- **Data block**:
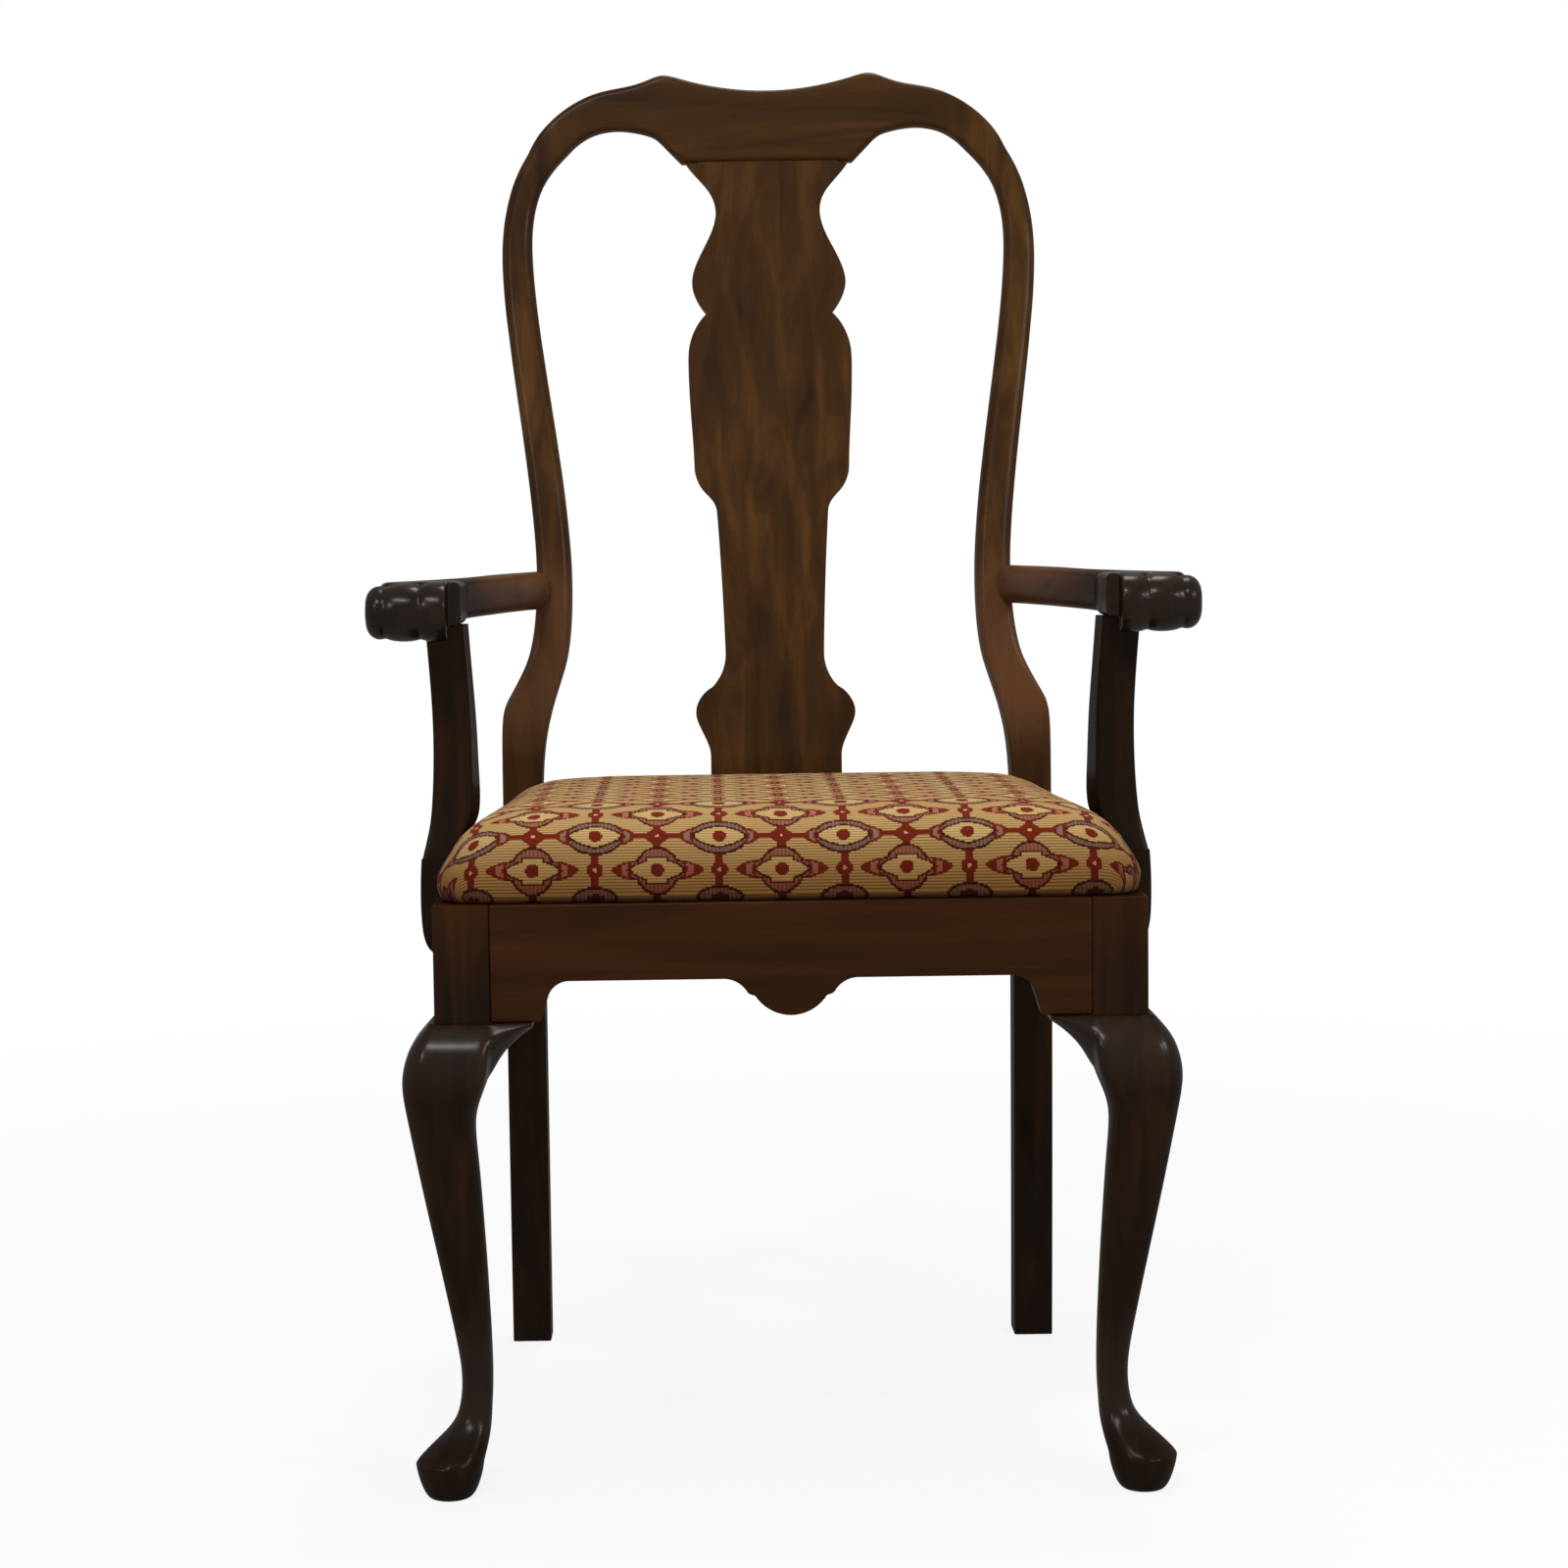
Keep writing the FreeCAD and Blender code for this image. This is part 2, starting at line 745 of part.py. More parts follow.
def front_seat_rail():
    """Front rail with a drop at each end and a pendant in the middle, and tenons."""
    half = front_half - post_side
    edges, drop_end = drop_edges(front_place)
    pendant, pendant_start = pendant_edges()
    edges += pendant + [curve_edge([drop_end, pendant_start])]
    edges.append(curve_edge([front_place(0, 0, drop_points()[0].y), Vector(half, 0, rail_top)]))
    edges += [mirrored(edge) for edge in edges]
    edges.append(curve_edge([Vector(half, 0, rail_top), Vector(-half, 0, rail_top)]))
    rail = prism(edges, Vector(0, rail_thick, 0))
    tenon = front_tenon()
    return one_solid(rail.fuse([tenon, mirrored(tenon)]))


def tenon_heights():
    low = rail_bottom + (rail_height - tenon_height) / 2
    return low, low + tenon_height


def front_tenon():
    y0 = (rail_thick - tenon_thick) / 2
    x0 = front_half - post_side
    return block(x0, x0 + tenon_length, y0, y0 + tenon_thick, *tenon_heights())


def side_tenons():
    """Tenons at the front and rear ends of the right side rail."""
    inset = (rail_thick - tenon_thick) / 2
    x1 = front_half - inset
    front = block(x1 - tenon_thick, x1, post_side - tenon_length, post_side, *tenon_heights())
    x1 = rear_half - inset
    rear = block(x1 - tenon_thick, x1, seat_depth, seat_depth + rear_tenon_length, *tenon_heights())
    return front, rear


def side_seat_rail():
    """Splayed side rail with a drop behind the front leg, and tenons."""
    edges, drop_end = drop_edges(side_place)
    length = seat_depth - post_side
    low = side_place(length, 0, rail_bottom)
    high = side_place(length, 0, rail_top)
    top = side_place(0, 0, rail_top)
    edges += [
        curve_edge([drop_end, low]),
        curve_edge([low, high]),
        curve_edge([high, top]),
        curve_edge([top, side_place(0, 0, drop_points()[0].y)]),
    ]
    rail = prism(edges, Vector(-rail_thick / math.cos(splay), 0, 0))
    return one_solid(rail.fuse(list(side_tenons())))


def rear_tenon():
    x0 = rear_half - rear_leg_width
    y1 = rear_rail_back - rail_thick * rear_tenon_inset_share
    return block(x0, x0 + rear_tenon_length, y1 - tenon_thick, y1, *tenon_heights())


def rear_seat_rail():
    """Rear rail, which reaches forwards under the seat and backwards under the shoe."""
    half = rear_half - rear_leg_width
    rail = block(-half, half, rear_rail_front, rear_rail_back, rail_bottom, rail_top)
    tenon = rear_tenon()
    return one_solid(rail.fuse([tenon, mirrored(tenon)]))


def arm_ring(x0, x1, y, z, rounding):
    """An upright section across the arm."""
    corners = [Vector(x0, y, z), Vector(x1, y, z)]
    corners += [Vector(x1, y, z + arm_thick), Vector(x0, y, z + arm_thick)]
    return ring(corners, [rounding] * 4)


def arm_board():
    """Arm from the scroll back to the stile, narrowing and turning inwards."""
    end = back_front(arm_top) + stile_round
    rings = []
    for share in along(arm_shares, 1):
        inner, outer, rounding, rise = curve_at(arm_shares, share)
        y = arm_front + (end - arm_front) * share
        x0 = arm_hand_inner + (arm_end_inner - arm_hand_inner) * inner
        x1 = arm_end_outer + (arm_hand_outer - arm_end_outer) * outer
        r = arm_hand_round + (arm_round - arm_hand_round) * rounding
        r = min(r, (x1 - x0) * full_round_share)
        z0 = arm_bottom + arm_rise * rise
        rings.append(arm_ring(x0, x1, y, z0, r))
    return rings


def arm():
    """Arm with its turned-over scroll of three lobes at the front."""
    nose = arm_hand_inner + arm_hand_width * arm_nose_share
    front = arm_ring(arm_hand_inner, nose, roll_centre, arm_bottom, arm_hand_round)
    board = skin([front] + arm_board())
    radius = roll_diameter / 2
    z = arm_top - radius
    circles = []
    for width, size in roll_shares:
        centre = Vector(roll_end - roll_width * width, roll_centre, z)
        circles.append(circle_ring(centre, Vector(1, 0, 0), radius * size))
    roll = skin(circles)
    return one_solid(board.fuse(roll))


def arm_screw_line():
    """Middle of the joint between arm and stile, on the stile's back, and its height."""
    z = (arm_top + arm_bottom) / 2
    x1, deep = stile_at((z - corner_height) / (shoulder_height - corner_height))[1:3]
    return Vector((arm_end_inner + x1) / 2, back_front(z) + deep, z)


def arm_plug():
    start = arm_screw_line()
    return rod(start - Vector(0, plug_depth, 0), Vector(0, 1, 0), plug_diameter, plug_depth)


def arm_screw():
    """Screw from the stile's back, leaning outwards along the middle of the arm."""
    head = arm_screw_line() - Vector(0, plug_depth, 0)
    inner, outer = curve_at(arm_shares, arm_screw_share)[:2]
    x0 = arm_hand_inner + (arm_end_inner - arm_hand_inner) * inner
    x1 = arm_end_outer + (arm_hand_outer - arm_end_outer) * outer
    end = back_front(arm_top) + stile_round
    y = arm_front + (end - arm_front) * arm_screw_share
    return screw(head, Vector((x0 + x1) / 2, y, head.z) - head, arm_screw_length)


def support_place(along_rail, out, z):
    """A point on the arm support, in the frame of the splayed side rail."""
    foot = Vector(side_rail_outer(support_front), support_front, z)
    back = Vector(-math.sin(splay), math.cos(splay), 0)
    side = Vector(math.cos(splay), math.sin(splay), 0)
    return foot + back * along_rail + side * out


def support_ring(front, rear, inner, outer, z):
    corners = [support_place(front, inner, z), support_place(front, outer, z)]
    corners += [support_place(rear, outer, z), support_place(rear, inner, z)]
    return ring(corners, [support_round] * 4, small_facets)


def arm_support():
    """Block lapped on the side rail, and the swept post above it."""
    rings = []
    for height, inset, thick in support_block_shares:
        z = support_bottom + (support_ledge_height - support_bottom) * height
        front = support_depth * inset
        rings.append(support_ring(front, support_depth - front, 0, support_thick * thick, z))
    lower = skin(rings)
    rings = []
    for share in along(support_shares, 1):
        sweep, depth, inner, outer = curve_at(support_shares, share)
        z = support_ledge_height + (arm_bottom - support_ledge_height) * share
        front = support_ledge + sweep * support_sweep
        deep = support_top_depth + depth * (support_depth - 2 * support_ledge - support_top_depth)
        rings.append(support_ring(front, front + deep, -support_lean * inner, support_thick * outer, z))
    return lower.fuse(skin(rings)).removeSplitter()


def support_tenon():
    """Round tenon on the support's top, in the arm."""
    sweep = curve_at(support_shares, 1)[0]
    inner, outer = curve_at(support_shares, 1)[2:]
    middle = support_ledge + sweep * support_sweep + support_top_depth / 2
    foot = support_place(middle, (support_thick * outer - support_lean * inner) / 2, arm_bottom)
    return rod(foot, Vector(0, 0, 1), support_tenon_diameter, support_tenon_length)


def support_screws():
    """Two screws from inside the side rail."""
    z = rail_bottom + rail_height / 2
    way = support_place(0, 1, z) - support_place(0, 0, z)
    return [
        screw(support_place(support_depth * share, -rail_thick, z), way, support_screw_length)
        for share in support_screw_shares
    ]


def seat_ring(inset, z):
    """Outline of the seat, drawn in all round, at a height."""
    y0 = seat_front_inset + inset
    y1 = seat_depth - seat_back_gap - inset
    x0 = side_rail_outer(y0) - seat_side_inset - inset
    x1 = side_rail_outer(y1) - seat_side_inset - inset
    front = seat_corner_round + inset * seat_round_share
    rear = seat_corner_round * seat_round_share + inset * seat_round_share
    corners = [Vector(-x0, y0, z), Vector(x0, y0, z), Vector(x1, y1, z), Vector(-x1, y1, z)]
    return ring(corners, [front, front, rear, rear])


def cushion(layer):
    """Rings of the crowned cushion, drawn in by the thickness of a layer."""
    rings = []
    for height, inset in cushion_shares:
        z = seat_base + seat_crown * height - layer * height
        rings.append(seat_ring(inset * seat_top_inset + layer, z))
    return rings


def seat_board():
    inset = seat_wrap
    low = flat_face(seat_ring(inset, seat_base))
    return low.extrude(Vector(0, 0, board_thick))


def seat_foam():
    """Foam crowned above the board and wrapped round its edge."""
    return one_solid(skin(cushion(cover_thick)).cut(seat_board()))


def seat_cover():
    """Fabric stretched over the foam, open below."""
    return one_solid(skin(cushion(0)).cut(skin(cushion(cover_thick))))


def dust_cover():
    low = flat_face(seat_ring(dust_cover_inset, rail_top))
    return low.extrude(Vector(0, 0, dust_cover_thick))


def corner_points(front):
    """Plan of a corner block: rail end, nose, side nose, side end, and round the leg."""
    inner = rail_thick / math.cos(splay)
    if front:
        wall = rail_thick
        leg_x = front_half - post_side
        leg_y = post_side
        way = 1
    else:
        wall = rear_rail_front
        leg_x = rear_half - rear_leg_width
        leg_y = seat_depth
        way = -1
    side_y = wall + way * block_leg
    rail_x = side_rail_outer(wall) - inner - block_leg
    side_x = side_rail_outer(side_y) - inner
    return [
        (rail_x, wall),
        (rail_x, wall + way * block_nose),
        (side_x - block_nose, side_y),
        (side_x, side_y),
        (side_rail_outer(leg_y) - inner, leg_y),
        (leg_x, leg_y),
        (leg_x, wall),
    ]


def corner_block(front):
    low = rail_top - block_height
    points = [Vector(x, y, low) for x, y in corner_points(front)]
    return polygon_prism(points, Vector(0, 0, block_height))


def block_screw(front):
    """Screw through the middle of the block's long face, into the leg."""
    points = [Vector(x, y, rail_top - block_height / 2) for x, y in corner_points(front)]
    head = (points[1] + points[2]) / 2
    reach = points[5] - head
    return screw(head, reach / reach.Length, reach.Length + block_screw_bite)


def seat_screw(front):
    """Screw up through the block, into the seat board."""
    points = [Vector(x, y, rail_top - block_height) for x, y in corner_points(front)]
    head = (points[0] + points[1] + points[5] + (points[1] + points[2]) / 2) / 4
    return screw(head, Vector(0, 0, 1), seat_screw_length)


def crest_dowels():
    """Two dowels across the right joint of crest and stile, in line with the wood."""
    x0, x1, deep = stile_at(1)[:3]
    middle = Vector((x0 + x1) / 2, back_front(shoulder_height) + deep / 2, shoulder_height)
    rise = dowel_length / 2
    drift = back_front(shoulder_height + rise) - back_front(shoulder_height)
    way = Vector(-math.tan(math.radians(dowel_lean)) * rise, drift, rise)
    way = way / way.Length
    spread = Vector(dowel_spacing / 2, 0, 0)
    return [
        rod(middle + spread * side - way * rise, way, dowel_diameter, dowel_length)
        for side in (-1, 1)
    ]


def pair(name, shape):
    return {name + "_right": shape, name + "_left": mirrored(shape)}


def both_sides(shapes):
    return Part.makeCompound(shapes + [mirrored(shape) for shape in shapes])


def build():
    """Make every piece, cut each joint, and return the pieces by name."""
    dowels = crest_dowels()
    tongued = splat()
    supports = support_screws()
    front_screw = block_screw(True)
    rear_screw = block_screw(False)
    seat_screws = [seat_screw(True), seat_screw(False)]
    plug = arm_plug()
    arm_bolt = arm_screw()
    tenon = support_tenon()
    side_front, side_rear = side_tenons()

    stile = rear_leg()
    post = arm_support()
    elbow = one_solid(arm().cut([stile, post, tenon, arm_bolt]))
    stile = one_solid(stile.cut(dowels + [rear_tenon(), side_rear, rear_screw, plug, arm_bolt]))
    crest = crest_rail()
    crest = one_solid(crest.cut(dowels + [mirrored(dowel) for dowel in dowels] + [tongued]))
    support = one_solid(post.fuse(tenon).cut(supports))
    board = seat_board().cut(seat_screws + [mirrored(shape) for shape in seat_screws])
    lining = dust_cover().cut(seat_screws + [mirrored(shape) for shape in seat_screws])

    pieces = {
        "crest_rail": crest,
        "splat": tongued,
        "splat_shoe": one_solid(splat_shoe().cut(tongued)),
        "front_seat_rail": front_seat_rail(),
        "rear_seat_rail": rear_seat_rail(),
        "seat_board": one_solid(board),
        "seat_foam": seat_foam(),
        "seat_cover": seat_cover(),
        "dust_cover": one_solid(lining),
        "crest_dowels": both_sides(dowels),
        "arm_screws": both_sides([arm_bolt]),
        "arm_screw_plugs": both_sides([plug]),
        "arm_support_screws": both_sides(supports),
        "corner_block_screws": both_sides([front_screw, rear_screw]),
        "seat_screws": both_sides(seat_screws),
    }
    leg = one_solid(front_leg().cut([front_tenon(), side_front, front_screw]))
    pieces.update(pair("front_leg", leg))
    pieces.update(pair("rear_leg", stile))
    pieces.update(pair("side_seat_rail", one_solid(side_seat_rail().cut(supports))))
    pieces.update(pair("knee_bracket_front", one_solid(knee_bracket(front_place).cut(leg))))
    pieces.update(pair("knee_bracket_side", one_solid(knee_bracket(side_place).cut(leg))))
    pieces.update(pair("arm", elbow))
    pieces.update(pair("arm_support", support))
    front_block = corner_block(True).cut([front_screw, seat_screws[0]])
    rear_block = corner_block(False).cut([rear_screw, seat_screws[1]])
    pieces.update(pair("corner_block_front", one_solid(front_block)))
    pieces.update(pair("corner_block_rear", one_solid(rear_block)))
    return pieces


pieces = build()
box = FreeCAD.BoundBox()
for shape in pieces.values():
    box.add(shape.optimalBoundingBox(False))
shift = Vector(-(box.XMin + box.XMax) / 2, -(box.YMin + box.YMax) / 2, -box.ZMin)
os.makedirs("parts", exist_ok=True)
for name, shape in pieces.items():
    shape.translate(shift)
    shape.exportStep(os.path.join("parts", name + ".step"))
    print(name, len(shape.Solids), shape.isValid(), round(shape.Volume))
print("box", box.XLength, box.YLength, box.ZLength, "shift", shift)
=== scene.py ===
"""Dresses the dining armchair: carved wood, upholstered seat, small hardware and a studio stage."""

import math

import bpy
import numpy as np
from bpy.props import FloatProperty, FloatVectorProperty, IntProperty, PointerProperty
from bpy.types import Operator, Panel, PropertyGroup
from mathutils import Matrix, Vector


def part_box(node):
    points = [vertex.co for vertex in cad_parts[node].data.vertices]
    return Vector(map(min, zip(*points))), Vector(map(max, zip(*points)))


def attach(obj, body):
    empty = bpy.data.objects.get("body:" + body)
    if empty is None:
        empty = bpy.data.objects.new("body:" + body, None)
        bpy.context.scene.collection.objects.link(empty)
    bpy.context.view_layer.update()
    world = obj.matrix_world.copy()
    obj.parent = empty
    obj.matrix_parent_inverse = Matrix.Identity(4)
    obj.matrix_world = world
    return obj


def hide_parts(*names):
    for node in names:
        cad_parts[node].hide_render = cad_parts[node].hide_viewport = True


bl_info = {
    "name": "Dining Armchair",
    "version": (1, 0, 0),
    "blender": (4, 5, 0),
    "location": "View3D > Sidebar > Armchair",
    "description": "Carved wood, patterned seat and studio stage for a dining armchair",
    "category": "Object",
}

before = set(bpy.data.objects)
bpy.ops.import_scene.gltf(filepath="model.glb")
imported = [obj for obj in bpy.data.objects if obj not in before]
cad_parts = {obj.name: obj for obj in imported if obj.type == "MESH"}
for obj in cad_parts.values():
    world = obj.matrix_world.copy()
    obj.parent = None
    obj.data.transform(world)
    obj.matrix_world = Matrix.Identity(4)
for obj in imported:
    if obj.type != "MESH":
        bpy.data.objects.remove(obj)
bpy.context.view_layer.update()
BODY = "root"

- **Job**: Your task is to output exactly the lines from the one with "pieces = build()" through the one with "for node in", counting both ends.

- **Result of the exercise**:
pieces = build()
box = FreeCAD.BoundBox()
for shape in pieces.values():
    box.add(shape.optimalBoundingBox(False))
shift = Vector(-(box.XMin + box.XMax) / 2, -(box.YMin + box.YMax) / 2, -box.ZMin)
os.makedirs("parts", exist_ok=True)
for name, shape in pieces.items():
    shape.translate(shift)
    shape.exportStep(os.path.join("parts", name + ".step"))
    print(name, len(shape.Solids), shape.isValid(), round(shape.Volume))
print("box", box.XLength, box.YLength, box.ZLength, "shift", shift)
=== scene.py ===
"""Dresses the dining armchair: carved wood, upholstered seat, small hardware and a studio stage."""

import math

import bpy
import numpy as np
from bpy.props import FloatProperty, FloatVectorProperty, IntProperty, PointerProperty
from bpy.types import Operator, Panel, PropertyGroup
from mathutils import Matrix, Vector


def part_box(node):
    points = [vertex.co for vertex in cad_parts[node].data.vertices]
    return Vector(map(min, zip(*points))), Vector(map(max, zip(*points)))


def attach(obj, body):
    empty = bpy.data.objects.get("body:" + body)
    if empty is None:
        empty = bpy.data.objects.new("body:" + body, None)
        bpy.context.scene.collection.objects.link(empty)
    bpy.context.view_layer.update()
    world = obj.matrix_world.copy()
    obj.parent = empty
    obj.matrix_parent_inverse = Matrix.Identity(4)
    obj.matrix_world = world
    return obj


def hide_parts(*names):
    for node in names:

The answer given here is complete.